Because of duck typing, our unit test can provide any old object in place of the dependency, just as long as it implements the methods that get called.
To emphasise - you can do this in a statically typed language, with careful use of interfaces and class hierarchies. But with duck typing you can do it with less thinking and fewer keystrokes.
That's an advantage of duck typing. It doesn't mean that dynamic typing is the right paradigm to use in all situations.
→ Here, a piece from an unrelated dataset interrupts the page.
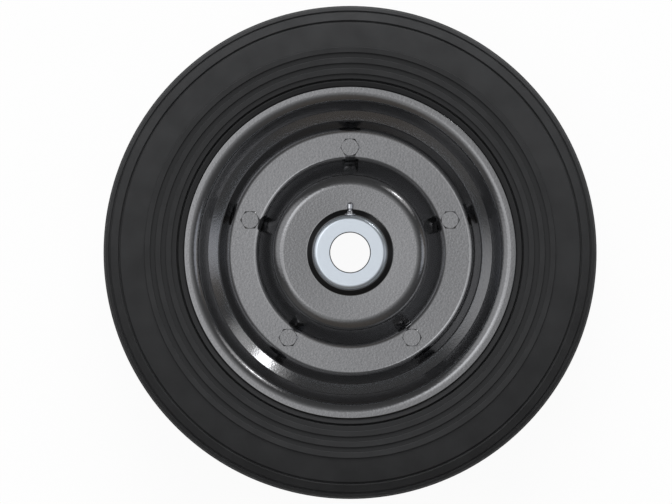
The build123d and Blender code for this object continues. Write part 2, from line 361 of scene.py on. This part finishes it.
def powder_coat(colour):
    """Silver grey powder coat with a fine orange peel, and painted shade, dark and rougher, on
    the hub's collar.
    """
    smooth_coat, painted_shade_roughness = 0.13, 0.42
    maker = MaterialMaker("powder_coat").shader(colour, metallic=1.0, roughness=smooth_coat)
    flake = maker.spread(maker.noise(0.0012), 0.35, 0.65, 0, 1)
    coat = maker.blend(flake, shade_of(colour, 0.93), shade_of(colour, 1.07))
    # Painted shade: the hub's collar, between these radii and heights, is darkened to three
    # tenths of the coat and made rougher.
    outside = maker.spread(maker.from_axle(), 0.0324, 0.033, 0, 1)
    height = maker.off_middle()
    below = maker.spread(height, 0.0290, 0.0296, 1, 0)
    above = maker.spread(height, 0.0352, 0.0356, 0, 1)
    free_of_painted_shade = maker.either(outside, maker.either(below, above))
    maker.colour(maker.blend(free_of_painted_shade, shade_of(colour, 0.3), coat))
    roughness = maker.spread(free_of_painted_shade, 0, 1, painted_shade_roughness, smooth_coat)
    maker.link(roughness, maker.bsdf.inputs["Roughness"])
    maker.bump(maker.noise(0.0017), distance=0.00006)
    return maker.material


def moulded_rubber(colour):
    """Black rubber as it leaves the mould, with painted shade: a little darker in the valleys
    between the raised rings, lighter and mottled on the ring tops and the plain side.
    """
    maker = MaterialMaker("moulded_rubber")
    maker.shader(colour, metallic=0.0, roughness=0.85, specular=0.12)
    bloom = maker.spread(maker.noise(0.02, detail=4), 0.3, 0.7, 0, 1)
    # Painted shade: the valleys between the raised rings stay a little darker than the ring tops
    # and the plain side, which are also lighter in mottled patches.
    raised = maker.spread(maker.off_middle(), 0.0392, 0.0398, 0, 1)
    plain_side = maker.spread(maker.from_axle(), 0.1566, 0.1572, 0, 1)
    mottled_unshaded = maker.blend(bloom, colour, shade_of(colour, 1.25))
    out_of_valley_shade = maker.either(raised, plain_side)
    maker.colour(maker.blend(out_of_valley_shade, shade_of(colour, 0.98), mottled_unshaded))
    maker.bump(maker.noise(0.0011, detail=3), distance=0.00002)
    return maker.material


def zinc_plate(name, colour, roughness):
    """Zinc plate over turned steel, with painted shade darkening it where it meets the axle."""
    maker = MaterialMaker(name).shader(colour, metallic=1.0, roughness=roughness)
    # Painted shade: the bore, inside these radii, is darkened to about an eighth of the plate's
    # colour.
    free_of_painted_shade = maker.spread(maker.from_axle(), 0.0157, 0.0159, 0, 1)
    maker.colour(maker.blend(free_of_painted_shade, shade_of(colour, 0.12), colour))
    maker.bump(maker.noise(0.0009), distance=0.000004)
    return maker.material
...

In my Groovy projects, I like to switch back to Java in circumstances where I feel that compiler warnings about types are going to help me.
To me, they aren't horribly different if you see dynamically typed languages as simply a form of static typing where everything inherits from a sufficiently abstract base class.
Problems arise when, as many have pointed out, you start getting strange with this. Someone pointed out a function that returns a single object, a collection, or a null. Have the function return a specific type, not multiple. Use multiple functions for single vs collection.
What it boils down to is that anyone can write bad code. Static typing is a great safety device, but sometimes the helmet gets in the way when you want to feel the wind in your hair.
It's not that duck typing is more productive than static typing as much as it is simply different. With static typing you always have to worry that your data is the correct type and in Java it shows up through casting to the right type. With duck typing the type doesn't matter as long as it has the right method, so it really just eliminates a lot of the hassle of casting and conversions between types.